Written problem - Restate word for word the lines beginning at the one that contains "const antler = antlerParts(name);" and ending at the one that contains "imported = [obj"; include both and nothing else.

Given entries -
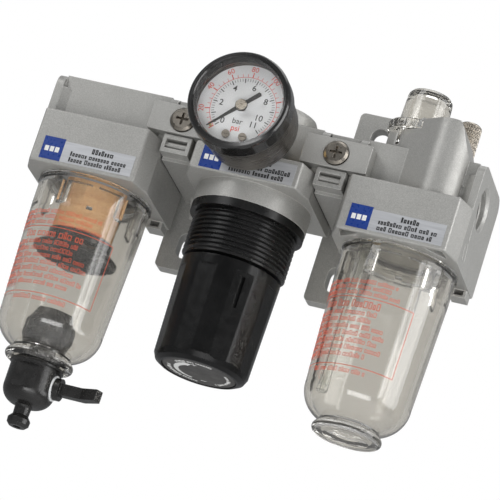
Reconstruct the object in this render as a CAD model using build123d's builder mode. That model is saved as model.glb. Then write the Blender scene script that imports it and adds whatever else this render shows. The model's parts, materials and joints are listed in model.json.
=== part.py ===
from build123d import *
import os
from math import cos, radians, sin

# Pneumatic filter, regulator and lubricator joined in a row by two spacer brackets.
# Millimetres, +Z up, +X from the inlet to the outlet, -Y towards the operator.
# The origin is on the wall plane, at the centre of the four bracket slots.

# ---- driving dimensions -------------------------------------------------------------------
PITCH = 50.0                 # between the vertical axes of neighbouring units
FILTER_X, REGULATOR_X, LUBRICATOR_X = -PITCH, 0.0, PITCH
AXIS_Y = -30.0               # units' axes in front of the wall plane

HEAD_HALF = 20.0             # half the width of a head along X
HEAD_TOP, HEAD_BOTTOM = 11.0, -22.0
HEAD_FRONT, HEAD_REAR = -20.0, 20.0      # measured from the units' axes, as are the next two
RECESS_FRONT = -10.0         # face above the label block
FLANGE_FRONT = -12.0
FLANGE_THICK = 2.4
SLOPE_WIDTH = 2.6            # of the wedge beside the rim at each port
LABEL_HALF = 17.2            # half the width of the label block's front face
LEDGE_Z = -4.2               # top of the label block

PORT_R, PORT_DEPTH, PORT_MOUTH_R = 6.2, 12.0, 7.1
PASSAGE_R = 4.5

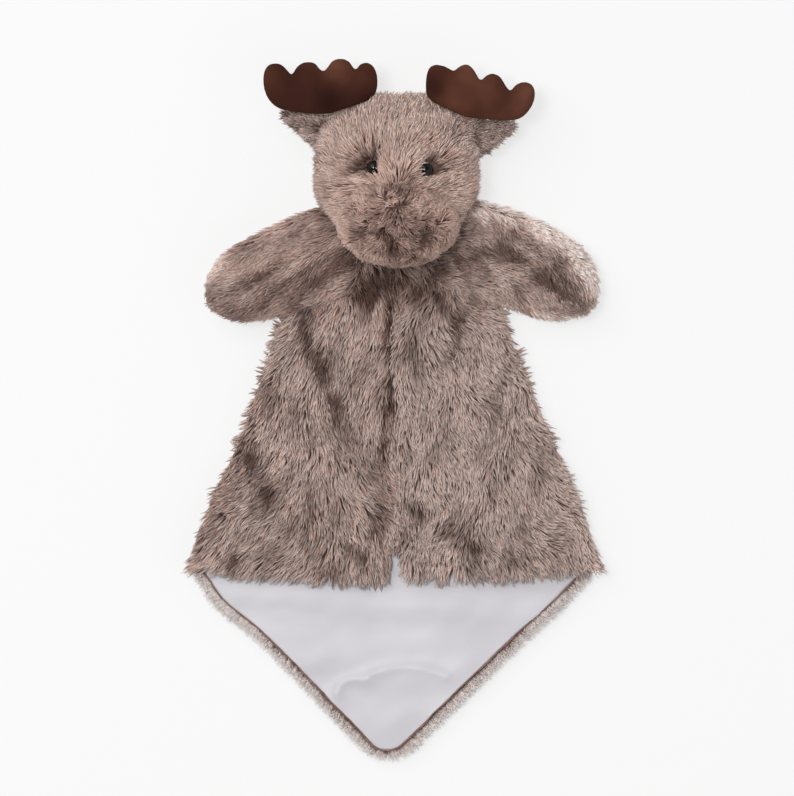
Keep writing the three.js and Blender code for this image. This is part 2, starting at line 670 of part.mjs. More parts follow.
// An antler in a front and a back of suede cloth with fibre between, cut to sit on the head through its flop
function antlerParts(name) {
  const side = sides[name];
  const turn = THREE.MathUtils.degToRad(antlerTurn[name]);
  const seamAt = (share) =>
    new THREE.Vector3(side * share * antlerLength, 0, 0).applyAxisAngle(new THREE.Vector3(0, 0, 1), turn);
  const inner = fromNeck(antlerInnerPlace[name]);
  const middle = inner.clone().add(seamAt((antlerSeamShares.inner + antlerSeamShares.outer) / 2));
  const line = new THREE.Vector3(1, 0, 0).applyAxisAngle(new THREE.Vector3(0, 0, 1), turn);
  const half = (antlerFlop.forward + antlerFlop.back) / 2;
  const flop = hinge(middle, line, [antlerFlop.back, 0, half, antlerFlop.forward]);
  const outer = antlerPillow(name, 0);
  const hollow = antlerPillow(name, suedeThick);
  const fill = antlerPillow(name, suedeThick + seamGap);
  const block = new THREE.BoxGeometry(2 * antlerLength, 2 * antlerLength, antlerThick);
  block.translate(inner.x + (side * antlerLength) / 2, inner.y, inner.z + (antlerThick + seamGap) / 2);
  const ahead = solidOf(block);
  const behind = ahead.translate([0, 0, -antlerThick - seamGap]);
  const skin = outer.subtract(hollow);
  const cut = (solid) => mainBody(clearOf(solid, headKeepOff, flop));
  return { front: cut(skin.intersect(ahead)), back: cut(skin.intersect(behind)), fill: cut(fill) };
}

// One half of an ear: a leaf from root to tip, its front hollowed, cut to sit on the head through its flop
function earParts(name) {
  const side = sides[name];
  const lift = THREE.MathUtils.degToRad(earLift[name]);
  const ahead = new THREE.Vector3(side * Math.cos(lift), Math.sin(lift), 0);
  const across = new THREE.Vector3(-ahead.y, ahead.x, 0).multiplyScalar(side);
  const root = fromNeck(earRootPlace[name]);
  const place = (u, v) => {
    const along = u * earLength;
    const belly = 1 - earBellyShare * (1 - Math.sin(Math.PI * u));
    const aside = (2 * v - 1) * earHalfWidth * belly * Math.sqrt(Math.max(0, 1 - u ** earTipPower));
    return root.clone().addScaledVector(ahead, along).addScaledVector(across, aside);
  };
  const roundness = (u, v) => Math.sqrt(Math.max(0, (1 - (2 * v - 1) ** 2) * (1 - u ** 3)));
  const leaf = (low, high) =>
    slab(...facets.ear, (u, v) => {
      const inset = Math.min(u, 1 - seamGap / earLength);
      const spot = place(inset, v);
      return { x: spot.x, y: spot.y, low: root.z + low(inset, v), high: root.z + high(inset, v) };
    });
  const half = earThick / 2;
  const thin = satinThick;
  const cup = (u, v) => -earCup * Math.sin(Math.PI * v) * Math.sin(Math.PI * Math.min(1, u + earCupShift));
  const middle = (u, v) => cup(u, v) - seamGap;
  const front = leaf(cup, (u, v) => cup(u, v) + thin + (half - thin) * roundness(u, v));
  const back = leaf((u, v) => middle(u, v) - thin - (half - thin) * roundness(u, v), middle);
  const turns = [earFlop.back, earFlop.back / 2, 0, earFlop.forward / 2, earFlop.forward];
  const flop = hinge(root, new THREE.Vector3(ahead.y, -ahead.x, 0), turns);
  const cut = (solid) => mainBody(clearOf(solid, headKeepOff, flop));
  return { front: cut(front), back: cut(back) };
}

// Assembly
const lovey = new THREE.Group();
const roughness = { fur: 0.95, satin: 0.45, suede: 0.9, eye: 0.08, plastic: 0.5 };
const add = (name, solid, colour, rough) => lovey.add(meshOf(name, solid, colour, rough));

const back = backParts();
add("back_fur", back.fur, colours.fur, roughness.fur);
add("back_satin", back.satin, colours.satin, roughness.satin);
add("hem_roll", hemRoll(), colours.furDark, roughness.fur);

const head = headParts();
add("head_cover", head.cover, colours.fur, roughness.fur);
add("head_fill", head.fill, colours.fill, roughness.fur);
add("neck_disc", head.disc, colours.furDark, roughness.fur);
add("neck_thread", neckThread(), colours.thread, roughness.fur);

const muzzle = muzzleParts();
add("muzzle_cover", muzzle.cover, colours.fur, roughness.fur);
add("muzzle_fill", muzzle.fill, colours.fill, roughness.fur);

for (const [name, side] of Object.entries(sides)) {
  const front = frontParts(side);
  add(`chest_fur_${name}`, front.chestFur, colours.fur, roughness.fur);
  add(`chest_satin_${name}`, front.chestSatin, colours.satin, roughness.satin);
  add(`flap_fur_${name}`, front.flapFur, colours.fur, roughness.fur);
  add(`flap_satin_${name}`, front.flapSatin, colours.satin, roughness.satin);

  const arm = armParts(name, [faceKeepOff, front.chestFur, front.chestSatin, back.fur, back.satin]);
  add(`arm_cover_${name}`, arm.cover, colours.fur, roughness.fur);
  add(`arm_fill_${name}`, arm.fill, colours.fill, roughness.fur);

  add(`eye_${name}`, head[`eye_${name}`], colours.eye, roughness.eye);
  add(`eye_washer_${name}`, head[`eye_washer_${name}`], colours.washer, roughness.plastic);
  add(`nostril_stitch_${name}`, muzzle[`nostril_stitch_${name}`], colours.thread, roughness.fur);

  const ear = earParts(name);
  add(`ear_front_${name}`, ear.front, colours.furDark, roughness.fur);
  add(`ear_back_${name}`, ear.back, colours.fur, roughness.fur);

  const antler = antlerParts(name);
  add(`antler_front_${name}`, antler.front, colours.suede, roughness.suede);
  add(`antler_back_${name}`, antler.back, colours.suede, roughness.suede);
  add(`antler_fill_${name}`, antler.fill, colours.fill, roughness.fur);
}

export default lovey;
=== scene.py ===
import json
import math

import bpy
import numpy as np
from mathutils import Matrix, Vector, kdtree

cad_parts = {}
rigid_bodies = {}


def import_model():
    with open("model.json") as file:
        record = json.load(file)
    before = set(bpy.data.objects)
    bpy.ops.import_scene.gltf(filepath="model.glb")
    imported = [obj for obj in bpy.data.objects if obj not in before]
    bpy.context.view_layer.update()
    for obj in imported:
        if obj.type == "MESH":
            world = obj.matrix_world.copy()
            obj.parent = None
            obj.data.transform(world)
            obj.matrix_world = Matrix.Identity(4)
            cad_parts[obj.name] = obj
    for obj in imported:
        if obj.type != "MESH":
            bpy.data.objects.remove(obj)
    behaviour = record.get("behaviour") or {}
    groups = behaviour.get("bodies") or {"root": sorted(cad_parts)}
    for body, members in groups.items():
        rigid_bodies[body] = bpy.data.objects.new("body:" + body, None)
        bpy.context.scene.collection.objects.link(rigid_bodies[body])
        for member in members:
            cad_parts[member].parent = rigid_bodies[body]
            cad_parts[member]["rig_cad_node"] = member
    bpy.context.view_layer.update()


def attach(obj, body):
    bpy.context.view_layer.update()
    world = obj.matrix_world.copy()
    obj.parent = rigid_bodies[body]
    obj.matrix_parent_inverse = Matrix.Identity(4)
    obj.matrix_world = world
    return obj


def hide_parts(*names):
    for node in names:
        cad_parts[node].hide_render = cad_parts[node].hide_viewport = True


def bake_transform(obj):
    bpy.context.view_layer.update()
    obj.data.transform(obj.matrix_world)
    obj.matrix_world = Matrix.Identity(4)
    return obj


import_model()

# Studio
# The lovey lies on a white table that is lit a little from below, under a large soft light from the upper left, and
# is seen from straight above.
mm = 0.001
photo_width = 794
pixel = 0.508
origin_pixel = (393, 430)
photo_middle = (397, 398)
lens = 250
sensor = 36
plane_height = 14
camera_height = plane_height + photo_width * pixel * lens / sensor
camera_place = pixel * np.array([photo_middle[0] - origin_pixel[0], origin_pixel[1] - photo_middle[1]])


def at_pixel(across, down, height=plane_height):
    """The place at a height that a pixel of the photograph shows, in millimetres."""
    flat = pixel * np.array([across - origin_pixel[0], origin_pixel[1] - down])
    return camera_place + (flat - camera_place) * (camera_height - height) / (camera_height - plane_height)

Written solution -
  const antler = antlerParts(name);
  add(`antler_front_${name}`, antler.front, colours.suede, roughness.suede);
  add(`antler_back_${name}`, antler.back, colours.suede, roughness.suede);
  add(`antler_fill_${name}`, antler.fill, colours.fill, roughness.fur);
}

export default lovey;
=== scene.py ===
import json
import math

import bpy
import numpy as np
from mathutils import Matrix, Vector, kdtree

cad_parts = {}
rigid_bodies = {}


def import_model():
    with open("model.json") as file:
        record = json.load(file)
    before = set(bpy.data.objects)
    bpy.ops.import_scene.gltf(filepath="model.glb")
    imported = [obj for obj in bpy.data.objects if obj not in before]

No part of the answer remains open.